Were you disappointed that you missed it?
I don’t know that I was disappointed, I was blown back by the fact that I won. I don’t even think I understood back then that you could get an Oscar for a song, and I remember being kinda confused about why I was even up for one, because as a kid with the Oscars, it was like a vacuum.
It would have been amazing to see you accept an Oscar from Barbra Streisand.
Yeah, that would have been crazy.
So what did you end up doing that night?
I think I was just at home with my daughter — and I didn’t watch it, either. At that point in time Hailie had to be at school early in the morning, so [I was sleeping].
Luis Resto, my keyboard player who produces records with me, went up and accepted it — and I know people were probably like, “Who the f— is this guy?” So he called me, and I remember the phone kept ringing, and I’m like “Motherf—, I’m tryin’ to sleep!” But [I answered] and he’s like “Hey man, you won!” “I did? Sh–! Cool!” But that was a different time and I was in a different place in my life.
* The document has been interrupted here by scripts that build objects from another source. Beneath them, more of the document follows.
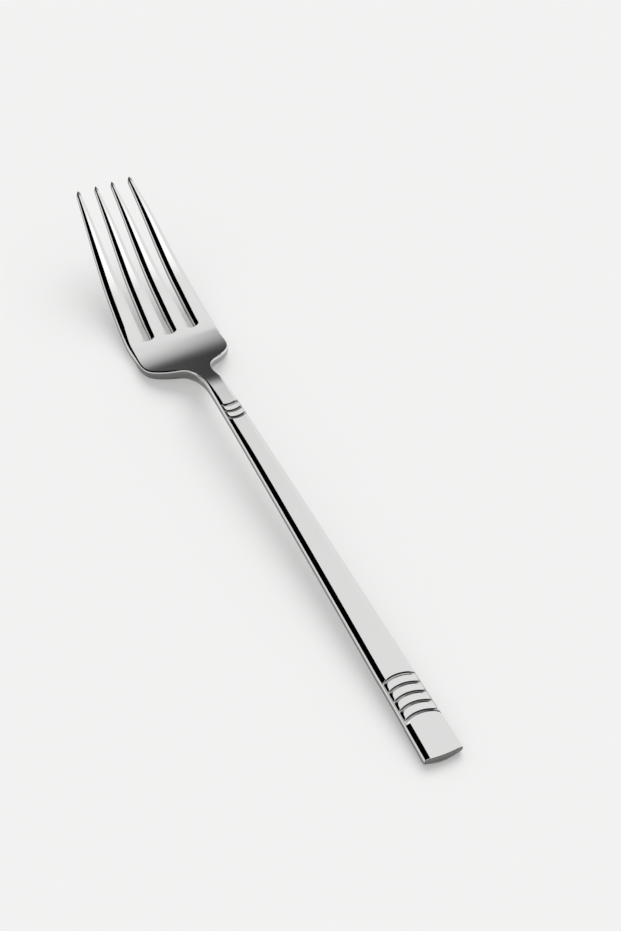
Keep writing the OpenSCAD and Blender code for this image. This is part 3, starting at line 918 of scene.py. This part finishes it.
class FORK_OT_head(bpy.types.Operator):
    """Model the palm and the four tines"""
    bl_idname = "fork.head"
    bl_label = "Palm and tines"

    def execute(self, context):
        head = head_shape(context.scene.fork_sizes)
        palm, root = PALM_START * LENGTH, root_line()
        finish_piece("fork_palm", cut_out(head, lambda c: palm < c.y < root), "palm")
        tines = (("outer_left_tine", -math.inf, -1), ("inner_left_tine", -1, 0),
                 ("inner_right_tine", 0, 1), ("outer_right_tine", 1, math.inf))
        for node, low, high in tines:
            def belongs(c, low=low, high=high):
                gap = mix(SLOT_OFFSET, SLOT_TIP_OFFSET, clamp((c.y - root) / (LENGTH - root)))
                return c.y > root and low < c.x / gap < high
            finish_piece("fork_" + node, cut_out(head, belongs), node).visible_glossy = False
        head.free()
        return {"FINISHED"}


class FORK_OT_ribs(bpy.types.Operator):
    """Model the ribs that stand between the grooves at both ends of the handle"""
    bl_idname = "fork.ribs"
    bl_label = "Ribs"

    def execute(self, context):
        for field, place in zip(make_fields(context.scene.fork_sizes), ("end", "neck")):
            for i in range(field.count - 1):
                rib = close_ends(settle(sheet(field.rib(i))))
                finish_piece(f"{place}_ridge_{i + 1}", rib, f"{place}_rib_{i + 1}")
        return {"FINISHED"}


class FORK_PT_panel(bpy.types.Panel):
    """Lists the steps that model the fork"""
    bl_idname = "FORK_PT_panel"
    bl_label = "Dinner fork"
    bl_space_type = "VIEW_3D"
    bl_region_type = "UI"
    bl_category = "Fork"

    def draw(self, context):
        for step in STEPS:
            self.layout.operator(step.bl_idname)
        for group in (context.scene.fork_sizes, context.scene.fork_finish, context.scene.fork_light):
            for name in group.bl_rna.properties.keys():
                if name not in ("rna_type", "name"):
                    self.layout.prop(group, name)


STEPS = (FORK_OT_stage, FORK_OT_handle, FORK_OT_head, FORK_OT_ribs)
CLASSES = (ForkSizes, ForkFinishAndShade, StudioLight, *STEPS, FORK_PT_panel)


def register():
    for item in CLASSES:
        bpy.utils.register_class(item)
    bpy.types.Scene.fork_sizes = PointerProperty(type=ForkSizes)
    bpy.types.Scene.fork_finish = PointerProperty(type=ForkFinishAndShade)
    bpy.types.Scene.fork_light = PointerProperty(type=StudioLight)


def unregister():
    del bpy.types.Scene.fork_light, bpy.types.Scene.fork_finish, bpy.types.Scene.fork_sizes
    for item in reversed(CLASSES):
        bpy.utils.unregister_class(item)


def main():
    register()
    bpy.ops.fork.stage()
    bpy.ops.fork.handle()
    bpy.ops.fork.head()
    bpy.ops.fork.ribs()


if __name__ == "__main__":
    main()
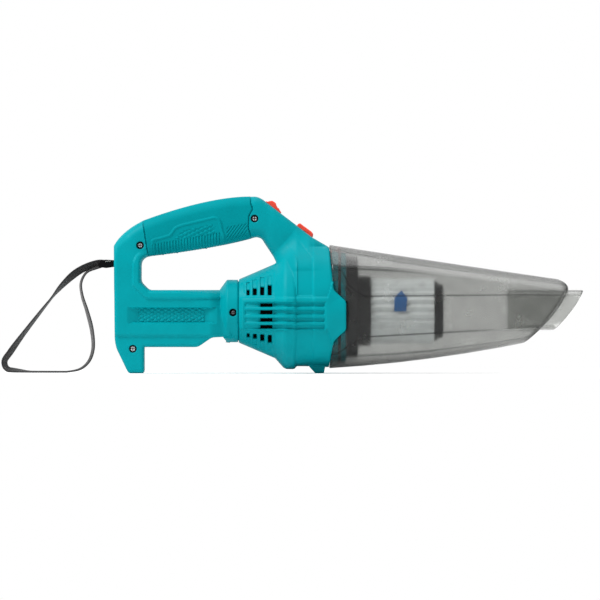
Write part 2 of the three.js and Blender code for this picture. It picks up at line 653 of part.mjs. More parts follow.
const baseTo = baseFrom + 21;
const endWidth = 9;
const pleatsFrom = baseTo + GAP;
const pleatsTo = pleatsFrom + filter.length;
function filterBaseRing() {
  const lug = (angle) => spun(
    box(groove.from + 0.5, groove.from + groove.width - 0.5, -lugHalf, lugHalf, axisHeight + filter.bore + 4,
      axisHeight + filter.base + lugRise), angle);
  const full = join(ring(baseFrom, baseTo, filter.base, filter.bore, 24), lug(0), lug(Math.PI));
  return cut(full, ring(baseTo - 4, baseTo + 1, filter.body - 2, filter.bore + 2, 24));
}
function filterPleats() {
  const star = (shape, shift) => {
    for (let i = 0; i <= 2 * filter.pleats; i++) {
      const angle = (i * Math.PI) / filter.pleats;
      const radius = filter.body - shift - (i % 2) * filter.pleatDepth;
      const [y, z] = [radius * Math.cos(angle), radius * Math.sin(angle)];
      if (i === 0) shape.moveTo(y, z);
      else shape.lineTo(y, z);
    }
    return shape;
  };
  const shape = star(new THREE.Shape(), 0);
  shape.holes.push(star(new THREE.Path(), 1.6));
  const geometry = new THREE.ExtrudeGeometry(shape, { depth: filter.length, bevelEnabled: false });
  return solid(geometry.rotateY(Math.PI / 2).translate(pleatsFrom, 0, axisHeight));
}
const filterEndCap = () => join(rod(pleatsTo + GAP, pleatsTo + GAP + endWidth, filter.end, 24),
  rod(pleatsTo + GAP, pleatsTo + GAP + 3, filter.body, 24));

// ---------------------------------------------------------------- switch
function powerSwitch() {
  return join(
    slopeBlock(knob.from, knobEnd, -knob.plate, 0.4, knob.half),
    plate(outline([onSlope(knob.from + 5, 0), onSlope(knobEnd - 1.5, 0), onSlope(knobEnd - 2.5, 3),
      onSlope(knobEnd - 5.5, 5), onSlope(knob.from + 9.5, knob.nub), onSlope(knob.from + 7, 4.5)]
      .map((p) => p.toArray())), knob.half - 1, 0.8),
    slopeBlock(stemFrom, stemTo, -switchDeck - 4, -0.5, knob.stem),
  );
}
const switchFrom = stemFrom - 2;
const switchDepth = 9.5;
function switchBody() {
  const block = slopeBlock(switchFrom, knobEnd + knob.travel, -switchDeck - switchDepth, -switchDeck - GAP, 7);
  const well = slopeBlock(stemFrom - SLIDING, stemTo + knob.travel + SLIDING, -switchDeck - 4.8, 0,
    knob.stem + SLIDING);
  return cut(block, well);
}

// ---------------------------------------------------------------- latch
// Button and lever in one, hinged behind the button; its front part runs under the skin to the hook.
const hookRoot = spigotRear - 2;
function releaseLatch() {
  const top = button.rise;
  const pad = plate(outline([
    onSlope(button.from, -3), onSlope(buttonEnd, -3), onSlope(buttonEnd - 0.5, top - 2.4),
    onSlope(buttonEnd - 3.5, top), onSlope(button.from + 3, top), onSlope(button.from, top - 2),
  ].map((p) => p.toArray())), button.half, 0.8);
  const arm = plate(outline([
    onSlope(latch.pivotDown - 3.6, -latch.pivotUnder - 1).toArray(),
    onSlope(latch.pivotDown, -latch.pivotUnder - 3.8).toArray(),
    [springAt.x - spring.radius - 1, springTop + GAP],
    [springAt.x + spring.radius + 1, springTop + GAP],
    [hookRoot - 6, tongueUnder],
    [hookRoot, tongueUnder],
    [hookRoot, tongueTop],
    onSlope(buttonEnd - 1, -2).toArray(),
    onSlope(button.from + 2, -2).toArray(),
    onSlope(latch.pivotDown - 1, -latch.pivotUnder + 3.4).toArray(),
  ]), latch.half);
  return cut(join(pad, arm), crossPin(latchPivot.x, latchPivot.y, latch.pin + GAP, -30, 30));
}
function latchHook() {
  return plate(outline([
    [hookRoot + GAP, tongueUnder], [latch.hook + 2, tongueUnder], [latch.hook + 2, mouth.top - 2.6],
    [latch.hook - 0.5, mouth.top - 2.2], [latch.hook - 3, mouth.top - 5], [latch.hook - 3, tongueTop],
    [hookRoot + GAP, tongueTop],
  ]), latch.half);
}
class Helix extends THREE.Curve {
  getPoint(t, target = new THREE.Vector3()) {
    const angle = 2 * Math.PI * spring.turns * t;
    const rise = spring.wire + t * (springTop - spring.seat - 2 * spring.wire);
    return target.set(springAt.x + spring.radius * Math.cos(angle), spring.radius * Math.sin(angle),
      spring.seat + rise);
  }
}
function swept(curve, section, steps) {
  return solid(new THREE.ExtrudeGeometry(section, { steps, extrudePath: curve, curveSegments: 1 }));
}
function roundSection(radius, sides) {
  const corners = Array.from({ length: sides }, (_, i) => {
    const angle = (2 * Math.PI * (i + 0.5)) / sides;
    return new THREE.Vector2(radius * Math.cos(angle), radius * Math.sin(angle));
  });
  return new THREE.Shape(corners);
}
const latchSpring = () => swept(new Helix(), roundSection(spring.wire, 5), 10 * spring.turns);

// ---------------------------------------------------------------- battery terminals and leads
function terminalBlock() {
  const base = dockTop + wall + GAP;
  const flange = 3; // on the inner side of the dock's ceiling
  return join(
    box(terminal.from - flange, terminal.to + flange, -terminal.half - flange, terminal.half + flange,
      base, base + terminal.height),
    box(terminal.from + GAP, terminal.to - GAP, GAP - terminal.half, terminal.half - GAP,
      dockTop - 2, base + 1));
}
const bladeTop = dockTop - 2 - GAP;
const terminalBlade = (y) =>
  box(terminal.from + 3, terminal.to - 3, y - 0.5, y + 0.5, barBottom + 1.5, bladeTop);

const along = (points) =>
  new THREE.CatmullRomCurve3(points.map((p) => new THREE.Vector3(...p)), false, "centripetal");
const blockTop = dockTop + wall + GAP + terminal.height + GAP + lead.radius;
const columnX = rear + column / 2 - 3;
const gripMiddle = (gripTop + gripUnder) / 2;
const underSwitch = -switchDeck - switchDepth - 2 * GAP;
const [switchIn, switchOut] = [onSlope(switchFrom + 4, underSwitch), onSlope(switchFrom + 11, underSwitch)];
const bossFoot = screwPlaces[1].z - screw.boss; // the leads pass under this boss
const tabEnd = capRear - tabLength;
function leadToSwitch() {
  return along([
    [terminal.from + 4, 6, blockTop], [terminal.from - 14, 6, blockTop + 4], [columnX + 3, 6, blockTop + 12],
    [columnX, 6, gripUnder - 6], [columnX + 4, 6, gripUnder + 14], [openingRear + 16, 6, gripMiddle],
    [slopeStart.x - 44, 6, gripMiddle + 6], [slopeStart.x - 16, 5, bossFoot - 3.5],
    [slopeStart.x - 5, 4, bossFoot - 3.5], [switchIn.x - 1.5, 3, switchIn.y - 3], [switchIn.x, 3, switchIn.y],
  ]);
}
function leadSwitchToMotor() {
  return along([
    [switchOut.x, 3, switchOut.y], [switchOut.x - 1.5, 3, switchOut.y - 5],
    [flareEnd + 4, 4, switchOut.y - 28],
    [flareEnd + 3, 7, axisHeight + flareRadius - 9], [damper.from + 6, 11, axisHeight + damperOuter + 5],
    [damper.from - 3, 12, axisHeight + damperOuter + 1], [tabEnd - 6, 10, axisHeight + 9],
    [tabEnd - 4 * GAP, 10, axisHeight - 0.5],
  ]);
}
function leadBatteryToMotor() {
  return along([
    [terminal.to - 4, -6, blockTop], [terminal.to + 8, -8, blockTop + 3],
    [collarRear - 8, -14, axisHeight - 11], [collarFront - 4, -14, axisHeight - 13],
    [tabEnd - 4, -11, axisHeight - 7], [tabEnd - 4 * GAP, -10, axisHeight - 0.5],
  ]);
}
const leadSolid = (curve) => swept(curve, roundSection(lead.radius, lead.sides), lead.steps);

// ---------------------------------------------------------------- wrist strap
// Webbing folded into a loop: both ends go into the slot, and the loop rests on the floor.
const strapLift = strap.thick / 2 + GAP;
function strapCurve() {
  const [x, z] = [rear, strap.height];
  const upper = strapLift + GAP;
  return along([
    [x + 1.2, 0, z + upper], [x - 8, 0, z + upper], [x - 20, 0, z - 1], [x - 35, 0, z - 8],
    [x - 50, 0, z - 21], [x - 65, 0, z - 39], [x - 80, 0, z - 58], [x - 93, 0, z - 75],
    [x - 103, 0, z - 89], [x - 108.5, 0, 12], [x - 107, 0, 5.5], [x - 101, 0, 2],
    [x - 91, 0, strapLift], [x - 78, 0, strapLift], [x - 62, 0, strapLift], [x - 44, 0, strapLift + 0.6],
    [x - 32, 0, 4.5], [x - 24, 0, 12], [x - 20, 0, 24], [x - 21, 0, 42], [x - 26, 0, 62],
    [x - 31, 0, 78], [x - 32, 0, 90], [x - 27, 0, 100], [x - 18, 0, z - upper - 3.2],
    [x - 8, 0, z - upper], [x + 1.2, 0, z - upper],
  ]);
}
function webbing() {
  const [half, edge] = [strap.width / 2, strap.thick / 2];
  const section = new THREE.Shape([
    [-edge, 0.6 - half], [0.3 - edge, -half], [edge - 0.3, -half], [edge, 0.6 - half],
    [edge, half - 0.6], [edge - 0.3, half], [0.3 - edge, half], [-edge, half - 0.6]]
    .map(([a, b]) => new THREE.Vector2(b, a)));
  return swept(strapCurve(), section, 64);
}

// ---------------------------------------------------------------- the vacuum
const vacuum = new THREE.Group();
vacuum.add(
  mesh("housing_right", TEAL, sideOf(-1)),
  mesh("housing_left", TEAL, sideOf(1)),
  mesh("grip_pad_right", GRIP, gripPad(-1)),
  mesh("grip_pad_left", GRIP, gripPad(1)),
  ...screwPlaces.map((place, i) => mesh(`housing_screw_${i + 1}`, STEEL, housingScrew(place))),
  mesh("strap_pin", STEEL, crossPin(strapPinX, strap.height, strap.pin, -strapPinHalf, strapPinHalf)),
  mesh("wrist_strap", WEBBING, webbing()),
  mesh("battery_terminal_block", BLACK, terminalBlock()),
  ...[-7, 0, 7].map((y, i) => mesh(`terminal_blade_${i + 1}`, COPPER, terminalBlade(y))),
  mesh("lead_battery_to_switch", RED_LEAD, leadSolid(leadToSwitch())),
  mesh("lead_switch_to_motor", RED_LEAD, leadSolid(leadSwitchToMotor())),
  mesh("lead_battery_to_motor", BLACK, leadSolid(leadBatteryToMotor())),
  mesh("motor_can", STEEL, motorCan()),
  mesh("motor_end_cap", BLACK, motorEndCap()),
  mesh("motor_magnet_right", BLACK, motorMagnet(-1)),
  mesh("motor_magnet_left", BLACK, motorMagnet(1)),
  mesh("motor_bush_rear", COPPER, motorBush(capRear + 1.5)),
  mesh("motor_bush_front", COPPER, motorBush(canFront - bushLength)),
  mesh("motor_damper", RUBBER,
    ring(damper.from, damper.from + damper.width, damperOuter, motor.radius + GAP)),
  mesh("motor_mount", BLACK, motorMount()),
  mesh("motor_shaft", STEEL, rod(shaftRear, shaftFront, motor.shaft, 16)),
  mesh("armature", COPPER, armature()),
  mesh("commutator", COPPER, commutator()),
  mesh("impeller", BLACK, impeller()),
  mesh("impeller_nut", STEEL, ring(nutFrom, shaftFront - 1, 4, motor.shaft + GAP, 6)),
  mesh("cup_spigot", TEAL, cut(cupSpigot(), sealGroove())),
  mesh("cup_seal", RUBBER, cupSeal()),
  mesh("power_switch", RED, powerSwitch()),
  mesh("switch_body", BLACK, switchBody()),
  mesh("release_latch", RED, releaseLatch()),
  mesh("latch_hook", RED, latchHook()),
  mesh("latch_pin", STEEL, crossPin(latchPivot.x, latchPivot.y, latch.pin, -latchPinHalf, latchPinHalf)),
  mesh("latch_spring", STEEL, latchSpring()),
  mesh("dust_cup", SMOKE, dustCup()),
  mesh("intake_nozzle", SMOKE, intakeNozzle()),
  mesh("filter_holder", BLACK, filterHolder()),
  mesh("filter_base_ring", BLACK, filterBaseRing()),
  mesh("filter_pleats", MEDIA, filterPleats()),
  mesh("filter_end_cap", BLACK, filterEndCap()),
);
vacuum.position.x = -(rear + tip) / 2;

export default vacuum;
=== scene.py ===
"""Looks of a cordless handheld vacuum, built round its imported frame.

Lengths in this file are millimetres from the cup's mouth (x), the middle plane (y) and the floor (z).
The function row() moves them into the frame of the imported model. Every surface is a function of two
parameters worked out on a numpy grid, or a profile carried along a path.
"""

from __future__ import annotations

import logging
import math
from dataclasses import dataclass, field
from enum import Enum
from typing import Callable, Sequence

import bpy
import numpy as np
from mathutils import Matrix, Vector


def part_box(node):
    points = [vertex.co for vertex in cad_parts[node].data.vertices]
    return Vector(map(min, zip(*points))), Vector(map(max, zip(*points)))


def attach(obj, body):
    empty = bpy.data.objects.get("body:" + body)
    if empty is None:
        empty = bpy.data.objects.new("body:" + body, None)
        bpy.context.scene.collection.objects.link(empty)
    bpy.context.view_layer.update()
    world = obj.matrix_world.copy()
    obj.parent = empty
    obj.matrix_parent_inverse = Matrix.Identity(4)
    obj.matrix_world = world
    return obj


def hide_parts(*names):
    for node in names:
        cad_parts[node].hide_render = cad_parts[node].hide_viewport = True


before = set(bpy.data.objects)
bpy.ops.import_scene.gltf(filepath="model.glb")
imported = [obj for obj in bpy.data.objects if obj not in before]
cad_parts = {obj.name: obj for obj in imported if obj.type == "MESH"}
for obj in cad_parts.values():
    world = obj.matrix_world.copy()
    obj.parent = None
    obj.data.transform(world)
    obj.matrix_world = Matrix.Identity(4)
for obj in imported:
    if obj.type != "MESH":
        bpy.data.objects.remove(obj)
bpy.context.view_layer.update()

Array = np.ndarray
Field = Callable[[Array, Array], Array]

LOG = logging.getLogger("vacuum")
METRE = 0.001  # metres in a millimetre
GAP = 0.3  # between pieces that touch
MOUTH_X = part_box("dust_cup")[0].x / METRE - GAP  # place of the cup's mouth in the frame, mm
AXIS = 62.0  # height of the motor's axis
SQUARENESS = 2.35  # exponent of the cup's superellipse section
TUBE_SQUARENESS = 5.0  # the same for the intake tube
SKIRT_HALF = 8.0  # half width where a skirt's pockets start, if it has none
SKIRT_SHARE = 0.75  # and that as the largest share of the shell's half width
LEAST_HEIGHT = 2.0  # of a housing half over the parting plane
SLOPE_NEAR = 2.5  # a point this near to the front slope is on it
HIGHLIGHT_EDGES = (0.52, 0.62)  # pointiness where an edge's painted highlight starts, and where it is full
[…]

At the time some reports said you didn’t perform because the Oscars wanted you to do a censored version of the song?
Oh no, that wasn’t the case at all, because there’s not even that many cuss words in it — there’s only a couple. That’s not true at all.
But they did make an offer?
I think they did — yes, [longtime manager Paul Rosenberg] just said they did. He just said they even discussed having someone else perform it, because back then every nominated song had a performer.
Do you know who they were talking about having perform it?
[Asks Rosenberg] No, I don’t think it ever got off the ground.
Is there anyone you think would have been good?
I’d have to think about that one, I don’t have any idea. It probably would have been weird to have someone else do it.
Maybe 50 Cent, who you mentored and whose major-label debut had just come out at the time?
Oh sh–! Back then, if 50 was willing to do it, that’d have been cool… although it’s not really his style of song. Plus, it’s personal.
Back to last night, did you enjoy it?
Absolutely. I got to hug Salma Hayek!
As for how it came together, I heard that “8 Mile” was already in the montage, and the Oscars just happened to ask and you said yes?
I think that’s pretty much how it went. And it was cool because we just put out an album, so we said maybe that’ll make sense with the timing of the new album.
It was a pretty elaborate band, with several musicians and a string section. How long did you rehearse?
We flew in [to Los Angeles] last week, so we probably have four or five rehearsals just to make sure we got everything right. Most of the rehearsals were offsite, not in [the Dolby Theater], just trying to keep it secret.
Why was it so important to keep it secret?
I don’t know, I think it was either [the Oscars’] idea or Paul and [longtime publicist Dennis Dennehy’s] idea before they brought it to me. It was presented to me that way and I said, “Oh that’s kinda dope, to not even announce it.”
Some people wondered if you’ve got another film in the pipeline — do you have any interest in doing more acting?
Um… I’m not gonna say I don’t, because if the right script comes along and it’s something that fits with my schedule I might take another dive in it.
Did you enjoy doing “8 Mile”?
I did … and I didn’t (laughs). There was a lot of stuff that was not, um… It was a lot of work, and it being my first film I was not really expecting that. And it’s tough when you’ve got to be on someone else’s schedule, with the way that I work. But yeah, I’m certainly glad that I did it, and there were parts that were definitely fun, it was just a lot.
You just put out an album three weeks ago, but can you say what you’ve got coming next?
I don’t really have anything coming up next, to be honest, just working this album and whatever videos come along next. But we don’t have anything written in stone just yet.
Any new artists you’re particularly impressed with?
Well, we had Young M.A. on the album, and she’s definitely one of the new artists that I’m super excited about — every time she puts something out, I listen. And the guys we have signed to our label, [Buffalo, N.Y. rap trio] Griselda, that’s exciting. YBN Cordae, he’s dope.
Okay, last question: You’ve gone after President Trump really hard in your lyrics and freestyles and even got interviewed by the Secret Service. Why do you think other major artists aren’t doing the same?
In the hip-hop world, there’s definitely some people that have gone at him. But I kinda feel that I’ve said what I had to say and people know where I stand on it, so … [dead silence, publicist wraps up call].